Ministry official Gail Mathurin said: "We don't really know what the key openings are, and where they are to be found, but we have to do it (find out) or else these trade arrangements will have no value."

Jamaican companies acknowledge the need for efficiencies, but there is a sense that even the larger companies are not too certain how far they need to go in order to compete on a sustainable basis at the international level. As well, everyone acknowledges that studies of Jamaica's situation to establish where its true comparative advantages lie, are needed urgently, but so far no one is coming up with the money to finance the research.

Logically, the process should be led by Government so that the information/data can be generated for all sectors, but they are waiting on grant funds from the international agencies. A process led by the private sector will likely be mainly to the advantage of the big businesses only.

Knight on Thursday said the process of developing the market intelligence has to co-opt other Government agencies. On his own travels recently, he discovered that there is a Jamaican community and interest in our music and food in Nicaragua. In other words, the opportunities do exist.

"We have to work JAMPRO," said the Minister. "Our representatives overseas have to be more trade-oriented now."

He also acknowledged that these were "brass tack" issues that talks with sector interests had to get into.

The Minister had earlier urged the small businesses to look very seriously at mergers and specialisation in order to derive economies of scale from boosted volumes and reduced unit costs, secure greater access to capital, and combine their resources in a centralised marketing programme.

Mathurin said alliances within Jamaica and the region were encouraged and facilitated under the CARICOM Single Market and Economy.

The small businesses association itself had some advice for the Minister - to prune away personnel within agencies that lack the drive to implement the changes, and so "stifle the process." And to implement an education campaign.

The association has acknowledged that new free trade rules have brought a new imperative for developing survival techniques, and it has sought the assistance of the Mona School of Business in its efforts to prepare members for Jamaica being opened up to more foreign competition.

Businesses are ready to change, they just need to be pointed in the right directions.
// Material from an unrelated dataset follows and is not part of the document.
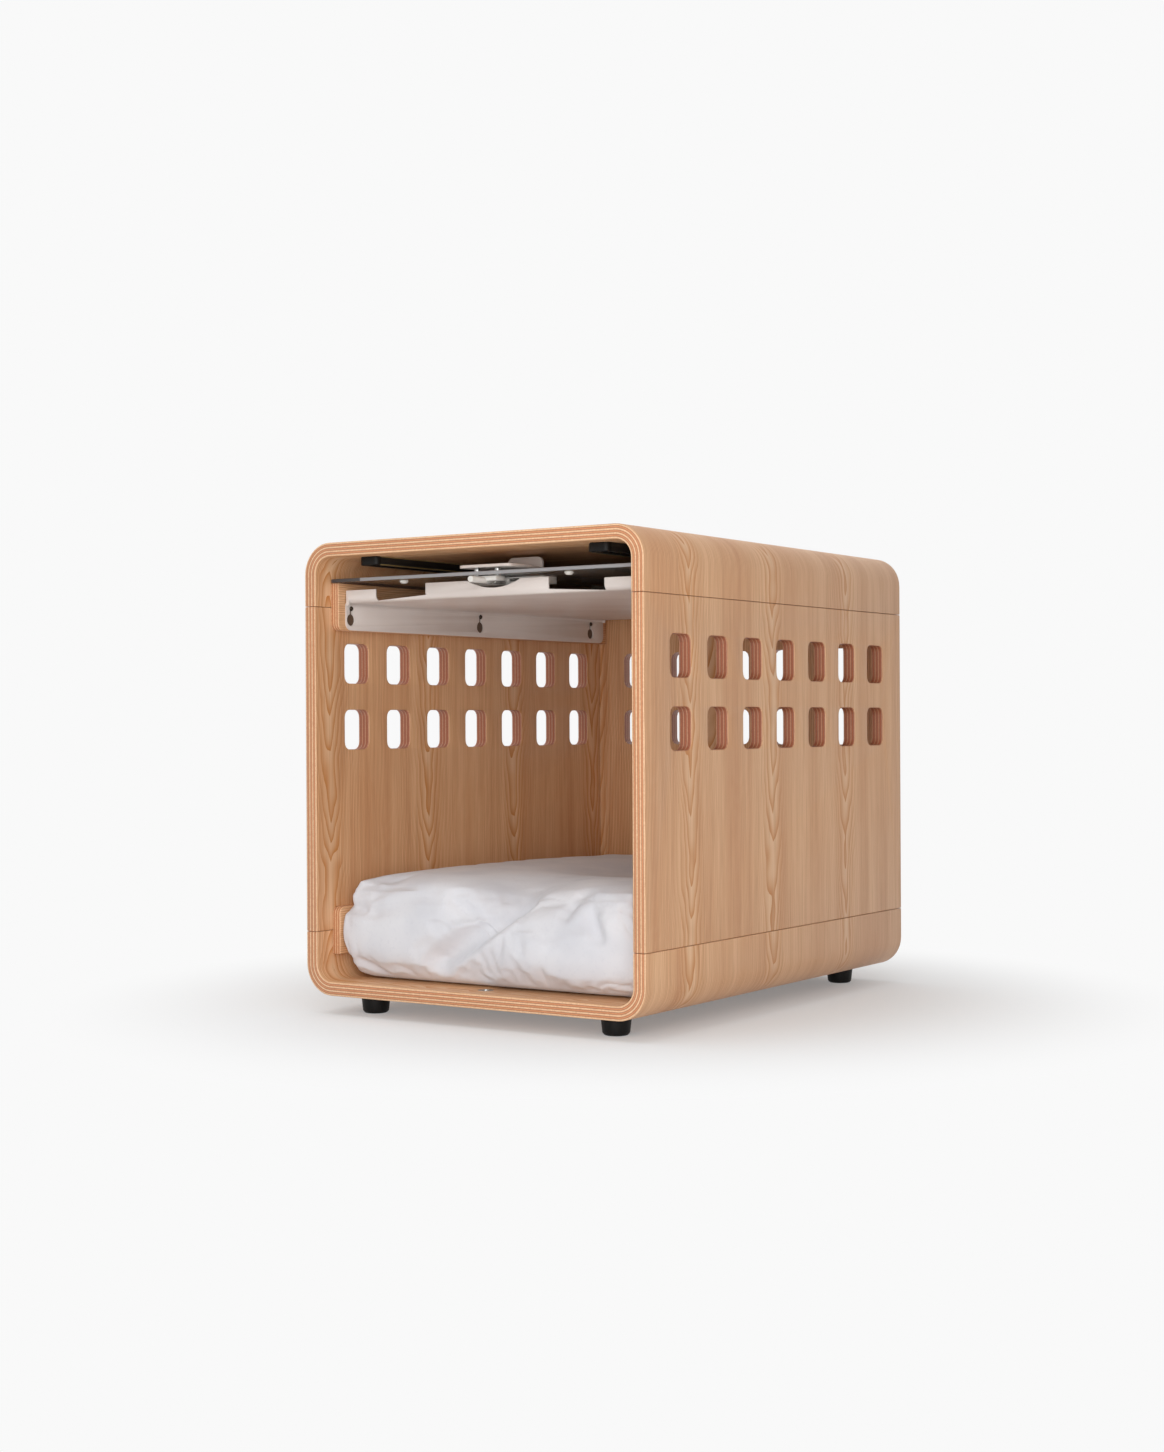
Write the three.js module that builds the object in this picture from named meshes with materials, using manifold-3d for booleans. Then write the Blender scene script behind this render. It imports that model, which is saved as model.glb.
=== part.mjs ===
// Dog crate end table: a bent plywood box on four feet, open at the front, with vent slots,
// a clear gate stowed under its top, the sheet metal tray below the gate, and a floor cushion.
// Millimetres, +Z up. The origin is on the floor under the middle of the box, and the open
// front faces -Y.

import * as THREE from 'three';
import { mergeVertices } from 'three/addons/utils/BufferGeometryUtils.js';
import Module from 'manifold-3d';

const wasm = await Module();
wasm.setup();

// ---- driving dimensions ----------------------------------------------------------------

const fit = 0.3; // clearance between pieces that pass into or around each other
const ease = 0.6; // broken edge on every plywood piece

const box = { width: 464, depth: 620, height: 522, ply: 16, bendRadius: 36 };
const shellLeg = 72.4; // height of a bent shell's side, from the outer face of its board
const seamGap = 0.5;

const slot = { width: 44, height: 47, corner: 9, rows: 2, rowPitch: 78, belowTop: 137.6 };
const sideVents = { columns: 7, pitch: 78.8 };
const backVents = { columns: 5, pitch: 76.5 };
const backPanel = { setBack: 6, gap: 0.4 };

const cleat = { thickness: 12, height: 55, corner: 8, upperSetBack: 27, lowerSetBack: 27 };

const foot = { height: 22, topRadius: 17.3, baseRadius: 15, inset: 66, setBack: 45, edge: 2.4 };
const footScrew = { headRadius: 4.6, headHeight: 3, shankRadius: 2.2, length: 20, recess: 13 };

const tray = {
  sheet: 1.6,
  belowTop: 66, // from the top of the box to the upper face of the tray
  flangeDrop: 33.2,
  bend: 4.5,
  flangeCorner: 9,
  setBack: 38.5,
  rearGap: 10,
  lipBend: 8,
  rearLip: 12,
};
const trayLip = {
  tabHeight: 13,
  centreHeight: 17,
  centreWidth: 170,
  notchWidth: 73,
  notchInnerHeight: 3.6,
  notchOuterHeight: -0.2,
  dipWidth: 74,
  dipDepth: 9,
  dipOffset: 11, // of its middle, to the right of the tray's
};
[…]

But SBAJ president Andrea Graham also admitted that the members were scared - of an anticipated influx of foreign labour seeking jobs, and the possibility of not being able to transcend their reluctance to form business alliances.

Free movement of labour is scheduled for actual implementation in July, but Mathurin in assuring the association that at least one of its concerns was unfounded, said the only groups eligible were university graduates, media workers, artisans and entertainers.

The FAFT Ministry, in conjunction with the cross-sectoral Jamaica Trade and Adjustment Team (JTAT), has been meeting with different groupings for their take on the issues, in order to inform the country's negotiating position in the round of trade talks this year.